Ronen Bar @ 2025-05-07T05:32 (+2)
How do you think we can align humans with their own best values? is it more of a outside of the AI space societal work or is it also tied to the AI space?
I think they are both connected and we should work on both, and we really need a new story as a species for us to be able to rise up to this challenge.
Beyond Singularity @ 2025-05-07T10:22 (+1)
Thank you so much for engaging with the post — I really appreciate your thoughtful comment.
You're absolutely right: this is a deeply interconnected issue. Aligning humans with their own best values isn’t separate from the AI alignment agenda — it’s part of the same challenge. I see it as a complex socio-technical problem that spans both cultural evolution and technological design.
On one side, we face deeply ingrained psychological and societal dynamics — present bias, moral licensing, systemic incentives.
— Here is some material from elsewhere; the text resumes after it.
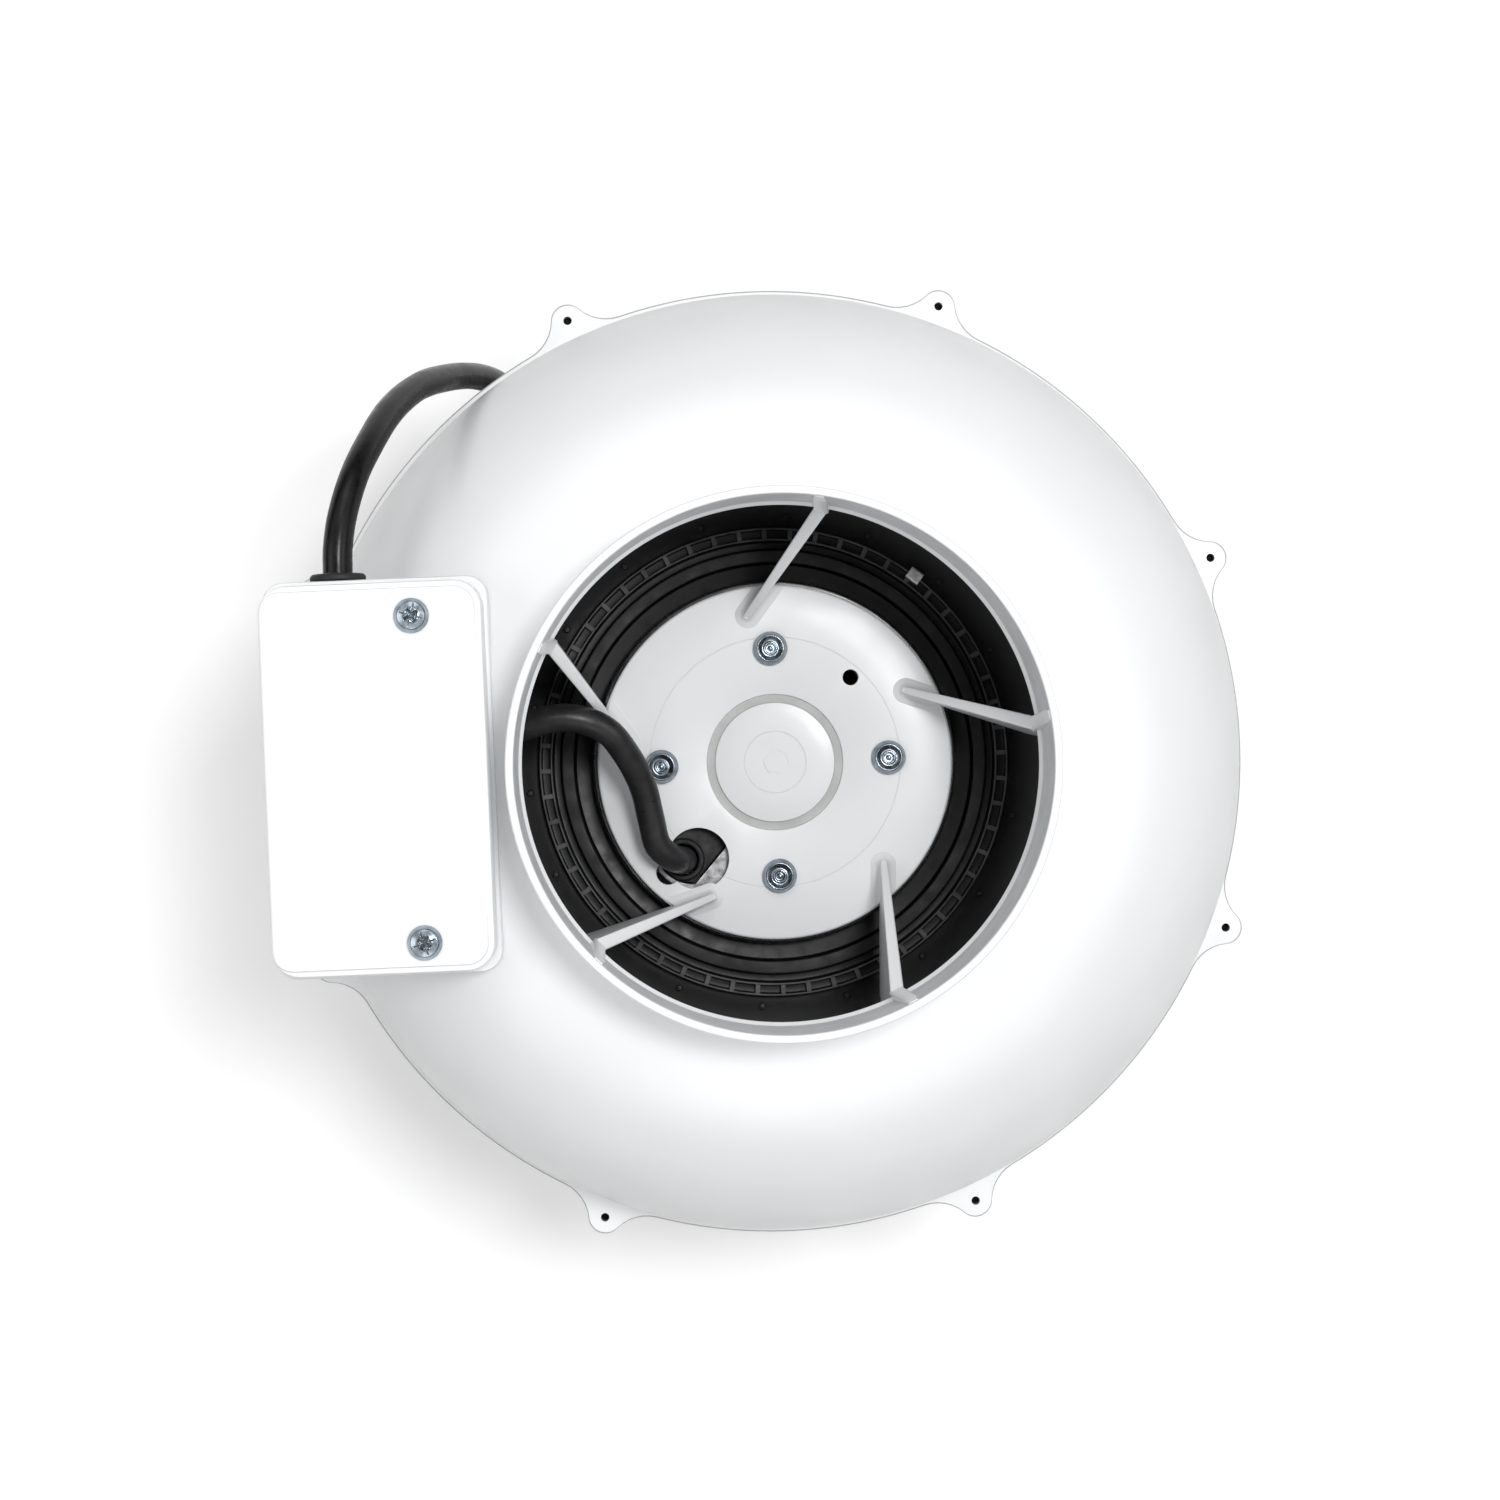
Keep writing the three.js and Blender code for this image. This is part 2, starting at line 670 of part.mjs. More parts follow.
function plugPin(side) {
  const start = plug.front + gap;
  const pin = revolve([
    [0, start], [2.4, start], [2.4, start + 17], [1.4, start + 19], [0, start + 19],
  ], 12);
  return alongX(pin, 0, plug.y + side * 9.5, plug.z);
}

// ---- assembly ----

addPart('outlet_casing', whitePlastic, outletCasing());
addPart('inlet_casing', whitePlastic, inletCasing());
addPart('inlet_nozzle', blackPlastic, inletNozzle());
for (let i = 0; i < earCount; i += 1) {
  addPart(`flange_screw_${i + 1}`, zincSteel, flangeScrew(earAngle + (i * 360) / earCount));
}
for (let i = 0; i < 4; i += 1) {
  addPart(`motor_screw_${i + 1}`, zincSteel, motorScrew(i * 90));
}

addPart('motor_flange', castAluminium, motorFlange());
addPart('stator_core', lamination, statorCore());
addPart('winding_upper', copper, winding(stator.top + gap, 113.5));
addPart('winding_lower', copper, winding(76.5, stator.bottom - gap));
addPart('bearing_upper_outer', steel, bearingRing(bearing.outerRace, bearing.outer, upperBearingZ));
addPart('bearing_upper_inner', steel, bearingRing(bearing.bore, bearing.innerRace, upperBearingZ));
addPart('bearing_upper_balls', steel, ballCage(upperBearingZ));
addPart('bearing_lower_outer', steel, bearingRing(bearing.outerRace, bearing.outer, lowerBearingZ));
addPart('bearing_lower_inner', steel, bearingRing(bearing.bore, bearing.innerRace, lowerBearingZ));
addPart('bearing_lower_balls', steel, ballCage(lowerBearingZ));
addPart('preload_washer', steel, revolve([[9.7, 83.3], [11, 83.3], [11, 84], [9.7, 84]], 20));
addPart('shaft', steel, shaft());
addPart('shaft_spacer', steel, revolve([[4.3, 73.3], [6, 73.3], [6, 75.7], [4.3, 75.7]], 20));
addPart('circlip', steel, circlip());
addPart('rotor_bell', blackPaint, rotorBell());
addPart('rotor_core', lamination, rotorCore());

addPart('impeller', blackPlastic, impeller());
addPart('impeller_shroud', blackPlastic, impellerShroud());
addPart('balance_clip', steel, balanceClip());

addPart('box_base', whitePlastic, boxBase());
addPart('box_seal', blackRubber, boxSeal());
addPart('box_lid', whitePlastic, boxLid());
addPart('lid_screw_1', zincSteel, lidScrew(-lidScrewY));
addPart('lid_screw_2', zincSteel, lidScrew(lidScrewY));
addPart('box_screw_1', zincSteel, boxScrewAt(-boxScrew.y));
addPart('box_screw_2', zincSteel, boxScrewAt(boxScrew.y));
addPart('capacitor', capacitorCase, capacitor());
addPart('terminal_block', greyPlastic, terminalBlock());
addPart('casing_grommet', blackRubber, casingGrommet());
addPart('cable_boot', blackRubber, portBoot());
addPart('motor_cable', blackCable, tube(motorCableRoute, cableR, 10, 6));

addPart('cable_gland', blackRubber, cableGland());
addPart('power_lead', blackCable, tube(leadRoute, leadR, 10, 12));
addPart('lead_hank', blackCable, hankSolid());
addPart('lead_tail', blackCable, tube(tailRoute, leadR, 10, 10));
addPart('cord_tie', blackRubber, cordTie());
addPart('power_plug', blackPlastic, plugBody());
addPart('plug_pin_1', brassPlate, plugPin(-1));
addPart('plug_pin_2', brassPlate, plugPin(1));

export default fan;
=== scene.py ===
"""Inline duct fan: the visual model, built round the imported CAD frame.

Shapes are worked out in millimetres in the frame of the CAD part and made in metres.
"""

import json
import math
import random

import bmesh
import bpy
from mathutils import Matrix, Vector

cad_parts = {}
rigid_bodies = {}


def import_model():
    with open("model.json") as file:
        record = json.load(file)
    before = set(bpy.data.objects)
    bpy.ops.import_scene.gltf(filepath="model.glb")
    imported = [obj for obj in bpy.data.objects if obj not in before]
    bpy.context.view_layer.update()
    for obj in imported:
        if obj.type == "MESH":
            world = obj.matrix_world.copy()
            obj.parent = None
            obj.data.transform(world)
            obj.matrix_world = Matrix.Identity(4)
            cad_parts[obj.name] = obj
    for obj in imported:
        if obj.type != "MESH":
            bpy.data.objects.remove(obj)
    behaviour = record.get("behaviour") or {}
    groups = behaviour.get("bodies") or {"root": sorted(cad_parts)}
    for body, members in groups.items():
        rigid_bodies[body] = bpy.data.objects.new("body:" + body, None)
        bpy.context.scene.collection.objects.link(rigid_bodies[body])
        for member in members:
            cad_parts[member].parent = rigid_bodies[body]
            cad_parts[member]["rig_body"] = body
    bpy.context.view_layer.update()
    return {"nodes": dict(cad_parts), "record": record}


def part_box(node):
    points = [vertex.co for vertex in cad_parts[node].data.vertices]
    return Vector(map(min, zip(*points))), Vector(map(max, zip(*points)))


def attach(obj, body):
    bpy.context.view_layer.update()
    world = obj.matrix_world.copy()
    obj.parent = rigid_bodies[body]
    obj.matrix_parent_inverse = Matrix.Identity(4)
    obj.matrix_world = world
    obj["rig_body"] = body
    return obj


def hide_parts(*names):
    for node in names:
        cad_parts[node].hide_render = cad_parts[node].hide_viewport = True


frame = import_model()

MM = 0.001

# ---- sizes, in millimetres ----

SPIGOT_R = 62.0
SPIGOT_BORE_R = 60.1
DOME_REACH = 58.0
WALL = 2.5
PARTING_GAP = 0.15
EAR_COUNT = 8
EAR_ANGLE = 22.5
EAR_R = 125.7
EAR_LOBE_R = 4.3
EAR_FILLET_R = 11.0

PLATE_R = 44.2
PLATE_TOP = 134.0
PLATE_BOTTOM = 131.0
VANE_COUNT = 5
MOTOR_SCREW_R = 28.3
MOTOR_SCREW_HOLE_R = 2.3
SPARE_HOLE_ANGLE, SPARE_HOLE_R = 45.9, 2
CABLE_HOLE = (-20.1, -23.2, 7.7)
CABLE_HOLE_LOBE = (-27.7, -26.4, 3.0)

POCKET_COUNT = 56
BLADE_COUNT = 11
IMPELLER_R = 95.0

LEAD_R = 3.5
CABLE_R = 3.4
GLAND = (-101.2, 176.0)
GROMMET = (5.0, 155.0)

WHITE = (0.83, 0.84, 0.85)
BLACK = (0.004, 0.004, 0.0043)
SHEATH = (0.005, 0.005, 0.0055)
WORN_SHEATH = (0.014, 0.0135, 0.0145)
RUBBER = (0.012, 0.012, 0.013)
PAINT = (0.006, 0.006, 0.0065)


def new_object(name, data):
    obj = bpy.data.objects.new(name, data)
    bpy.context.scene.collection.objects.link(obj)
    return obj


def low(node):
    return [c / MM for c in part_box(node)[0]]


def high(node):
    return [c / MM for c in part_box(node)[1]]


HEIGHT = high("outlet_casing")[2]
FLANGE_R = high("outlet_casing")[0]
PARTING = low("outlet_casing")[2] - PARTING_GAP
OUTLET_SHOULDER = HEIGHT - 27.0
INLET_SHOULDER = 27.0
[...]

On the other, we’re building AI systems that increasingly shape those very dynamics: they mediate what we see, amplify certain behaviors, and normalize patterns of interaction.
So I believe we need to work in parallel:
- On the AI side, to ensure systems are not naïvely trained on our contradictions, but instead scaffold better ethical reasoning.
- On the human side, to address the root misalignments within ourselves — through education, norm-shaping, institutional design, and narrative work.
I also resonate with your point about needing a new story — a shared narrative that can unify these efforts and help us rise to the moment. It's a huge challenge, and I don’t pretend to have all the answers, but I’ve been exploring directions and would love to share more concrete ideas with the community soon.